WHILE the Rashtriya Swayamsevak Sangh (RSS) is celebrating 100 years of its unbroken journey, its contemporary ideological movements—the Communists-Socialists and the Gandhian-Nehuruvian streams—are facing a crisis of existence. The RSS began in 1925 with a contested idea of a Hindu Rashtra. It lived and expanded in an unsympathetic political and intellectual climate. Many central services, including the Union Public Service Commission (UPSC), considered RSS connection as a disqualification. The newspapers and journals had given very little space in its favour. It did not have many intellectuals by its side. However, things progressively changed. The RSS emerged as the most influential organisation in the country with the largest network and support base. The Indian state is now in full solidarity with it. Prime Minister Narendra Modi released a commemorative stamp and coin to highlight its role in national life.
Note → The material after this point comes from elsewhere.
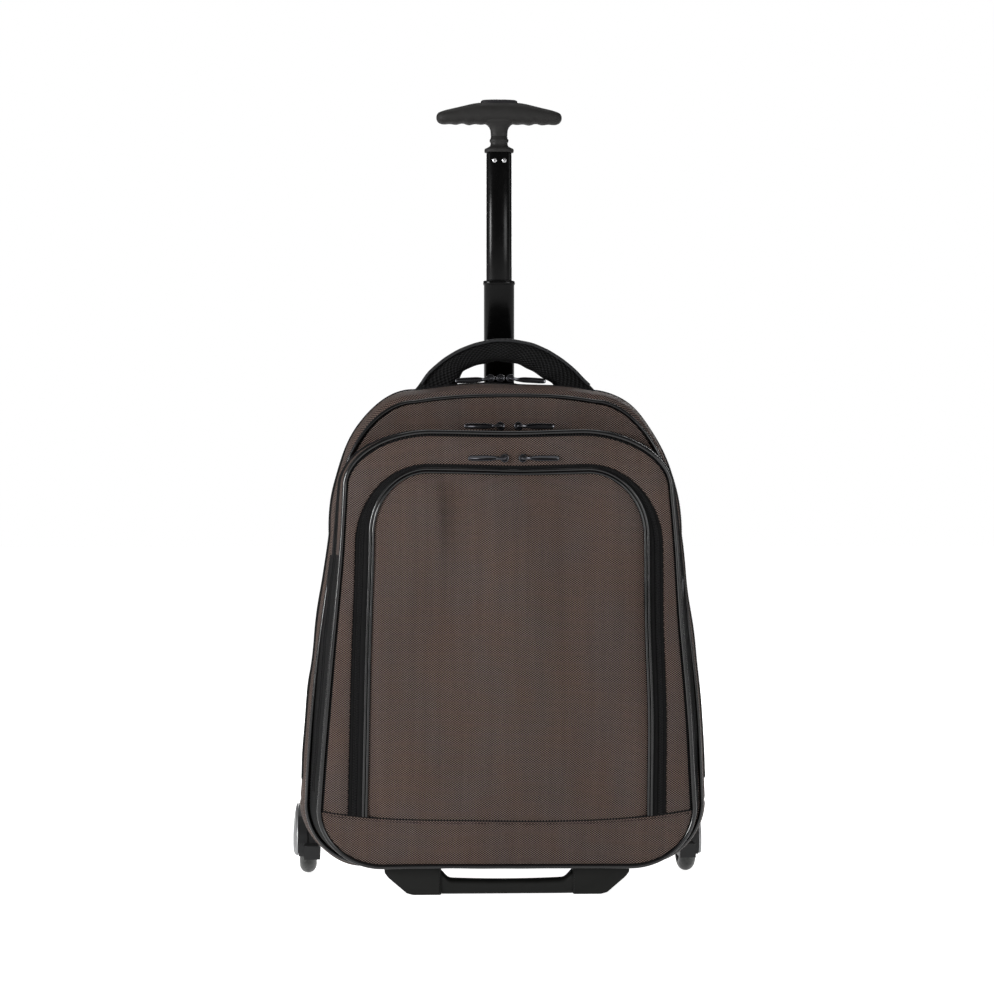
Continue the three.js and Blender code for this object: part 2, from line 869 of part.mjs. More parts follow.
// The room that the housing and the axle's head take in the bag's corner
function housingRoom(side) {
  const radius = housingRadius + gap * 3;
  const stations = [[radius, side * (plateInnerX - gap)], [radius, side * mainWidth]];
  return rod(stations, 'x', [wheelY, wheelZ], roundSteps);
}

function wheelCover(side) {
  const inner = rimOuterX + gap;
  const stations = [
    [housingRadius - 2, inner],
    [housingRadius - 1, inner + coverThickness * 0.5],
    [housingRadius * 0.9, inner + coverThickness],
    [housingRadius * 0.6, inner + coverThickness + coverDome * 0.75],
    [housingRadius * 0.25, inner + coverThickness + coverDome],
  ];
  const disc = rod(stations.map(([r, x]) => [r, side * x]), 'x', [wheelY, wheelZ], roundSteps);
  return cut(disc, below(housingBottom + 1));
}

// Telescopic handle, one tube inside the next, against the inside of the bag's back wall
const tubePower = 3;
const lowerInnerWidth = lowerTubeWidth - 2 * tubeWall;
const sleeveWidth = lowerTubeWidth + 2 * slidingGap + 2 * sleeveWall;
const sleeveDepth = lowerTubeDepth + 2 * slidingGap + 2 * sleeveWall;
const poleY = mainDepth - shellWall - gap - sleeveDepth / 2;

function tubeLoop(width, depth, z, y = poleY) {
  return section(width / 2, depth / 2, 20, tubePower).map(([a, b]) => [a, y + b, z]);
}

function tube(stations, innerWidth, innerDepth) {
  const outer = stations.map(([width, depth, z]) => tubeLoop(width, depth, z));
  const inner = [stations.at(-1)[2], stations[0][2]].map((z) => tubeLoop(innerWidth, innerDepth, z));
  return loft([...outer, ...inner], true);
}

const sleeveTop = mainTop + mainArch + 1;
const sleeveBottom = mainBottom + shellWall + mainEdgeRound;

function trolleySleeve() {
  return tube(
    [[sleeveWidth, sleeveDepth, sleeveBottom], [sleeveWidth, sleeveDepth, sleeveTop]],
    sleeveWidth - 2 * sleeveWall,
    sleeveDepth - 2 * sleeveWall,
  );
}

function sleeveRoom() {
  return loft([sleeveTop - mainHighCornerHeight, sleeveTop + 10].map((z) => (
    tubeLoop(sleeveWidth + 2 * gap, sleeveDepth + 2 * gap, z)
  )));
}

function lowerTube() {
  const [w, d] = [lowerTubeWidth, lowerTubeDepth];
  const lip = 2 * lipWidth;
  return tube(
    [
      [w, d, lowerTubeTop - lowerTubeLength],
      [w, d, lowerTubeTop - lipHeight],
      [w + lip, d + lip, lowerTubeTop - lipHeight],
      [w + lip, d + lip, lowerTubeTop],
    ],
    lowerInnerWidth,
    d - 2 * tubeWall,
  );
}

const rivetZ = upperTubeTop - rivetDrop;
const tubeFrontY = poleY - upperTubeDepth / 2;
const rivetShank = rivetRadius * 0.6;

function rivetHoles() {
  return [-1, 1].map((side) => rod(
    [[rivetShank + gap, tubeFrontY - rivetLength], [rivetShank + gap, tubeFrontY + rivetLength]],
    'y',
    [(side * rivetSpacing) / 2, rivetZ],
    12,
  ));
}

function rivet(side) {
  const face = tubeFrontY - gap;
  const stations = [
    [rivetShank, face - rivetHead],
    [rivetRadius, face - rivetHead * 0.5],
    [rivetRadius, face],
    [rivetShank, face],
    [rivetShank, tubeFrontY + rivetLength - gap],
  ];
  return rod(stations, 'y', [(side * rivetSpacing) / 2, rivetZ], 12);
}

function upperTube() {
  const [w, d] = [upperTubeWidth, upperTubeDepth];
  const body = tube(
    [[w, d, upperTubeTop - upperTubeLength], [w, d, upperTubeTop]],
    w - 2 * tubeWall,
    d - 2 * tubeWall,
  );
  return cut(body, ...rivetHoles());
}

function buttonLoops(margin, bottom, top) {
  const [a, b] = [buttonWidth / 2 + margin, buttonDepth / 2 + margin];
  return [bottom, top].map((z) => section(a, b, 16, 2.8).map(([x, y]) => [x, poleY + y, z]));
}

const gripBottom = upperTubeTop + neckLength;
const gripTop = gripBottom + gripHeight;
const buttonBottom = gripTop + buttonRise - buttonHeight;

function grip() {
  const halfLoops = gripSections.map((row) => {
    const [high, low] = [gripBottom + gripHeight * row.top, gripBottom + gripHeight * row.bottom];
    const shape = section((gripDepth / 2) * row.depth, (high - low) / 2, 14, 2.3);
    return shape.map(([a, b]) => [(gripWidth / 2) * row.along, poleY + a, (high + low) / 2 + b]);
  });
  const mirrored = halfLoops.slice(1).reverse().map((loop) => loop.map(([x, y, z]) => [-x, y, z]));
  const bar = loft([...mirrored, ...halfLoops]);
  const collarWidth = upperTubeWidth + 2 * collarMargin;
  const collarDepth = upperTubeDepth + 2 * collarMargin;
  const collarBottom = upperTubeTop + gap;
  const neck = loft([
    tubeLoop(collarWidth, collarDepth, collarBottom),
    tubeLoop(collarWidth, collarDepth, collarBottom + collarHeight * 0.6),
    tubeLoop(neckWidth, neckDepth, collarBottom + collarHeight * 1.6),
    tubeLoop(neckWidth, neckDepth, lerp(collarBottom, gripBottom, 0.75)),
    tubeLoop(neckWidth * 1.25, neckDepth * 1.2, gripBottom + 0.5),
    tubeLoop(neckWidth * 1.3, neckDepth * 1.2, gripBottom + gripHeight * 0.4),
  ]);
  const spigotInset = 2 * (tubeWall + gap);
  const spigot = loft([upperTubeTop - spigotLength, collarBottom + collarHeight * 0.3].map((z) => (
    tubeLoop(upperTubeWidth - spigotInset, upperTubeDepth - spigotInset, z)
  )));
  const recess = loft(buttonLoops(gap, buttonBottom - buttonTravel - gap, gripTop + buttonHeight));
  return cut(join(bar, neck, spigot), recess, ...rivetHoles());
}

function gripButton() {
  const top = gripTop + buttonRise;
  const edge = buttonLoops(-1.5, buttonBottom, top)[1];
  const [low, high] = buttonLoops(0, buttonBottom, top - buttonRise * 0.5);
  return loft([low, high, edge]);
}

// Padded back and shoulder straps
const padOutline = {
  ...mainOutline,
  bottom: padBottom,
  top: padTop,
  arch: 0,
  lowHalf: padWidth / 2,
  highHalf: padTopWidth / 2,
  lowCorner: [padThickness * 3, padThickness * 3],
  highCorner: [padThickness * 5, padThickness * 5],
  highPower: 2,
  bow: 0,
};
const padY = mainDepth + gap;

function backPanel() {
  const rows = [[0, 0], [-0.1, 0.5], [-0.5, 0.9], [-1.6, 1]];
  return loft(rows.map(([growth, place]) => (
    inPlane(grow(padOutline, growth * padThickness), padY + place * padThickness)
  )));
}

function strapPath() {
  const path = [];
  const steps = 12;
  const face = padY + padThickness + gap + strapThickness / 2;
  for (let i = 0; i <= steps; i++) {
    const t = i / steps;
    path.push([
      strapSpread * (1 + 0.35 * t),
      face + strapBow * Math.sin(Math.PI * Math.min(1, t * 0.9)) ** 0.8,
      lerp(strapTop, strapBottom, t),
    ]);
  }
  return path;
}

function shoulderStrap(side) {
  const path = strapPath().map(([x, y, z]) => [side * x, y, z]);
  return sweep(path, [1, 0, 0], (t) => section(strapWidth / 2, strapThickness / 2, 10, 3));
}

function strapWebbing(side) {
  const end = strapPath().at(-1);
  const face = padY + padThickness + gap + webbingThickness;
  const wallY = mainDepth + gap + webbingThickness / 2;
  const turnX = webbingSpread - webbingWidth * 0.25;
  const path = [
    [end[0], end[1], strapBottom - gap],
    [lerp(end[0], turnX, 0.5), lerp(end[1], face, 0.6), lerp(strapBottom, webbingTurn, 0.5)],
    [turnX, face, webbingTurn],
    [webbingSpread, lerp(face, wallY, 0.6), lerp(webbingTurn, webbingBottom, 0.45)],
    [webbingSpread, wallY, lerp(webbingTurn, webbingBottom, 0.8)],
    [webbingSpread, wallY, webbingBottom],
  ];
  const placed = path.map(([x, y, z]) => [side * x, y, z]);
  return sweep(placed, [1, 0, 0], () => section(webbingWidth / 2, webbingThickness / 2, 8, 6));
}

// Assembly
addPiece('main_shell', cut(mainShell(), housingRoom(-1), housingRoom(1), sleeveRoom()), nylon);
addPiece('main_front_panel', mainFrontPanel(), nylon);
addPiece('main_piping', pipingRing(mainAt(0), -gap - pipingRadius), glossBlack);
addPiece('pocket_gusset', pocketGusset(), blackFabric);
addPiece('pocket_piping', pipingRing(pocketOutline, pocketRimY - gap - pipingRadius), glossBlack);
addPiece('pocket_panel', pocketPanel(), nylon);
addPiece('bottom_panel', bottomPanel(), nylon);
addPiece('arch_band', archBand(), blackFabric);
addPiece('arch_piping', archPiping(), glossBlack);
addPiece('arch_panel', archPanel(), nylon);

addZipPair('arch_zip', 5, archTop + sliderRadius + 1, sliderSpacing, frontSurface);
addZipPair('pocket_zip', 3, pocketTop + gap + sliderReach, sliderSpacing, () => pocketRimY * 0.35);
const mainZipY = mainDepth * 0.32;
const mainZipZ = mainAt(mainZipY).top + mainArch + gap + sliderReach;
const mainZipAt = () => mainZipY;
addZipPair('main_zip', -2.5, mainZipZ, 2 * ringSpacing, mainZipAt);
addSlider('main_zip_slider_middle', -2.5, mainZipZ, mainZipAt);
addPiece('side_zip_puller', sidePuller(), glossBlack);

addPiece('carry_handle', carryHandle(), blackFabric);
addPiece('foot_handle', footHandle(), blackPlastic);
addPiece('trolley_sleeve', trolleySleeve(), blackPlastic);
addPiece('back_panel', backPanel(), blackFabric);
addPiece('lower_tube', lowerTube(), blackMetal);
addPiece('upper_tube', upperTube(), blackMetal);
addPiece('grip', grip(), softGrip);
addPiece('grip_button', gripButton(), blackPlastic);

for (const side of [-1, 1]) {
  const label = side < 0 ? 'left' : 'right';
  addPiece(`wheel_tyre_${label}`, wheelTyre(side), wheelGrey);
  addPiece(`wheel_hub_${label}`, wheelHub(side), greyPlastic);
  addPiece(`axle_${label}`, axle(side), steel);
  addPiece(`wheel_housing_${label}`, housing(side), greyPlastic);
  addPiece(`wheel_cover_${label}`, wheelCover(side), steel);
  addPiece(`rivet_${label}`, rivet(side), steel);
  addPiece(`shoulder_strap_${label}`, shoulderStrap(side), blackFabric);
  addPiece(`strap_webbing_${label}`, strapWebbing(side), blackFabric);
}

// The origin lies on the floor, at the middle of the whole object's width and depth
const bounds = new THREE.Box3().setFromObject(bag);
bag.position.set(0, -(bounds.min.y + bounds.max.y) / 2, -bounds.min.z);

export default bag;
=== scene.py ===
import json
import math

import bpy
import numpy as np
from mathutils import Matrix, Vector


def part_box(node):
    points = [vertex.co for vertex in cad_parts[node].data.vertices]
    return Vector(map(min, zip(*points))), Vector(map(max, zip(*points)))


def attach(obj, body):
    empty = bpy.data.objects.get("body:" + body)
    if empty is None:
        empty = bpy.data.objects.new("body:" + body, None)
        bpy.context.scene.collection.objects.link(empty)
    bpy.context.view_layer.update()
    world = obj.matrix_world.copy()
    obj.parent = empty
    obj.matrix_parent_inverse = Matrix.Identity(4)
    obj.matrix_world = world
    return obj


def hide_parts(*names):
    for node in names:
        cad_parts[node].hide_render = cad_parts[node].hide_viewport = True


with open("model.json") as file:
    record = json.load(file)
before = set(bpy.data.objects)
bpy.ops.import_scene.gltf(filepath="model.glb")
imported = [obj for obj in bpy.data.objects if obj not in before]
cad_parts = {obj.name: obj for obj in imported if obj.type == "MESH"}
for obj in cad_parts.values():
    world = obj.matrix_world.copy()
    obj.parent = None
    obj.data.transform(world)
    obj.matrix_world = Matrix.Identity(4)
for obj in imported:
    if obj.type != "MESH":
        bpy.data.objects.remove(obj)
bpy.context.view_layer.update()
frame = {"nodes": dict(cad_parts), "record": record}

# The bag is described in millimetres from the front edge of its main compartment, as its solids are.
# Seen from the front, +X is to the right, and the front faces -Y.
MM = 0.001
SHIFT = np.array([0.0, -63.0, 0.0])
FRONT, REAR = (0, -1, 0), (0, 1, 0)
SIDES = ((-1, "left"), (1, "right"))
WHITE = (1, 1, 1, 1)


# Camera, floor and light

def camera():
    distance, height = 3.0, 0.3762
    yaw, aim = math.radians(3.0), math.radians(0.09)
    data = bpy.data.cameras.new("camera")
    data.sensor_width = 36
    data.lens = 111.1
    made = bpy.data.objects.new("camera", data)
    made.location = (-distance * math.sin(yaw), -distance * math.cos(yaw), height)
    made.rotation_euler = (math.radians(90), 0, aim - yaw)
    bpy.context.collection.objects.link(made)
    bpy.context.scene.camera = made


def area_light(name, place, target, size, power, size_y=None):
    data = bpy.data.lights.new(name, "AREA")
    data.shape = "RECTANGLE"
    data.size, data.size_y = size, size_y or size
    data.energy = power
    made = bpy.data.objects.new(name, data)
    made.location = place
    made.rotation_euler = (Vector(target) - Vector(place)).to_track_quat("-Z", "Y").to_euler()
    bpy.context.collection.objects.link(made)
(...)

What is the key of the RSS' success? The utility of this question is not confined to know about it, but has a wider ramification, particularly on our understanding of comparative perspectives of various ideological movements on vital issues like secularism, democracy and above all nationalism. The growth of the RSS resulted in marginalised ideologies of various shades opposed to it to get united under a loose banner of Left Liberals.

Unfortunately, unabated abhorrence for each other dominated the political scene and prevented engaging debates. Consequently, the Indian intellectual climate has been overshadowed by prejudices, polemics, and above all, pessimism.